Wenn man von den etwas beengten Verhältnissen einmal absieht, unter denen man lebt, wenn man mit
20 Personen in einem einzigen Zimmer schläft, in vier 5er-Betten, ist so ein Aufenthalt auf der
Hütte nur durch Luxus zu toppen. Wer es einmal am frühen Morgen gegen 8:00 Uhr auf die Piste
geschafft hat, vor dem liegen perfekt präparierte (oder je nach Wetter auch frisch verschneite),
unberührte Pisten und keine Wartezeiten am ersten Zug zurück hinauf zur Kleinen Scheidegg.
Malerisch die Lage im Angesicht der Eigernordwand, vom Bahnhof aus mühelos zu Fuß zu erreichen.
In den letzten Jahren wurde der Frühstücksraum später geöffnet, sodass ich vor der Abfahrt zum
ersten Zug kaum noch frühstücken konnte.
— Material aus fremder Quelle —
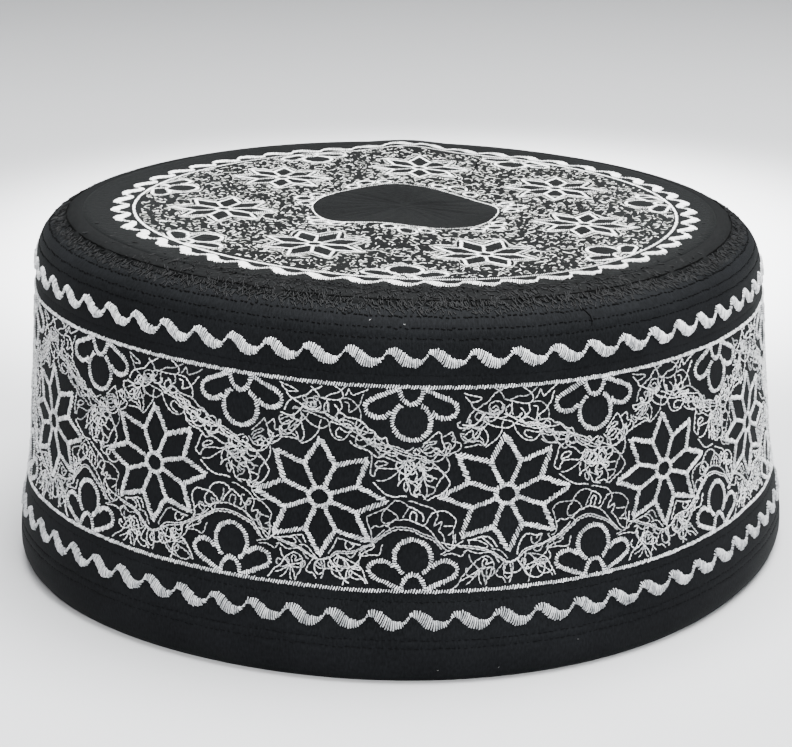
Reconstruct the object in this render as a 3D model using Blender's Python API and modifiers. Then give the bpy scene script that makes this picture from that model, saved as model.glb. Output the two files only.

Nach der Rückfahrt war das Frühstück abgeräumt. Sehr schade!
Der Hüttenurlaub, für den mein Sohn und ich die Rucksäcke so packen, dass wir fast das gesamte Gepäck auf einmal transportieren können, beantwortet mir auch die Frage, ob man einen voll beladenen Tourenrucksack mit dem Snowboard ins Tal abfahren kann. Es geht, wenn man hinreichend Erfahrung hat und auf den Hüftgurt verzichtet, der zu einem gefährlichen «Zappeln» des Rucksacks in Schulterhöhe führt. Skifahrer dürften die gleiche Erfahrung machen. Zwischen 2005 und 2010 verbringen wir ohne Unterbrechung die Fastnachtstage auf der Hütte.
Unser Ausflug 2003 zum Schilthorn war alles andere als ein Genuss. Unserer Tochter wird schlecht bei der Auffahrt nach Birg, sodass ich ihr im Lazarett erst einmal Sauerstoff verpassen lasse. Und auch der Sohn schlägt mit dem Snowboard so heftig hin, dass ich ihn für «Piz Gloria» nicht mehr gewinnen kann. Als ich schließlich alleine fahre, wird das Wetter zum Drama. Dabei wollte ich doch ein paar Bilder machen, die zeigen, wie schön und wie schwierig die Pisten hier oben sind. Dass ich 2970 m hoch bin, realisiere ich nicht. Ich frage mich auch, was an dieser einen Piste, die zudem sehr bald in einen für Snowboards blöden Ziehweg übergeht, schwarz sein soll. Zehn kurze Schwünge durch ein paar im Nebel stochernde Skifahrer - das war's. Danach zieht es so zu, dass ich die Hand am ausgestreckten Arm nicht mehr sehen kann. Eine Viertelstunde hocke ich mit anderen Skifahrern auf der Piste, laut sprechend um gehört zu werden, und lasse den schlimmsten Teil des Sturms vorüberziehen. In gleichmäßigen Bögen fahre ich ab, wobei ich außer der Pistenbegrenzung nichts sehen kann. Frau und Kinder verbringen den Nachmittag auf der Hütte.
Dem Satz unseres Sohnes, der nach fünf Tagen Training schließlich die für ihn magische
90-Stundenkilometergrenze denkbar knapp knackt, kann man kaum widersprechen: «Die
Lauberhornabfahrt besitzt mehr Schwierigkeitsgrade als manches Skigebiet». Leider
ist diese großartige Piste zur Zeit des Lauberhornrennens (Mitte Januar) nicht
befahrbar und nach Aussagen von schweizer Gästen in der Woche danach derart vereist,
dass man schon erheblichen Mut braucht, sich die Steilpassagen hinabzustürzen. Im
Februar 2007 gelingt mir mit einem sehr harten und gut präparierten Atomic
Firestarter Snowboard, das ich nur für diesen Fall mitgeführt habe, im insgesamt
dritten Versuch ein Ritt mit 78,91 km/h. Dabei ist die Piste in diesem
schneearmen Winter kaum zu präparieren und wesentlich weniger eben als bei den
ersten beiden Versuchen. In Zermatt werde ich kaum zwei Monate später dann Tempo 100 erreichen, mittels GPS
gemessen, allerdings auf viel längeren Streckenabschnitten.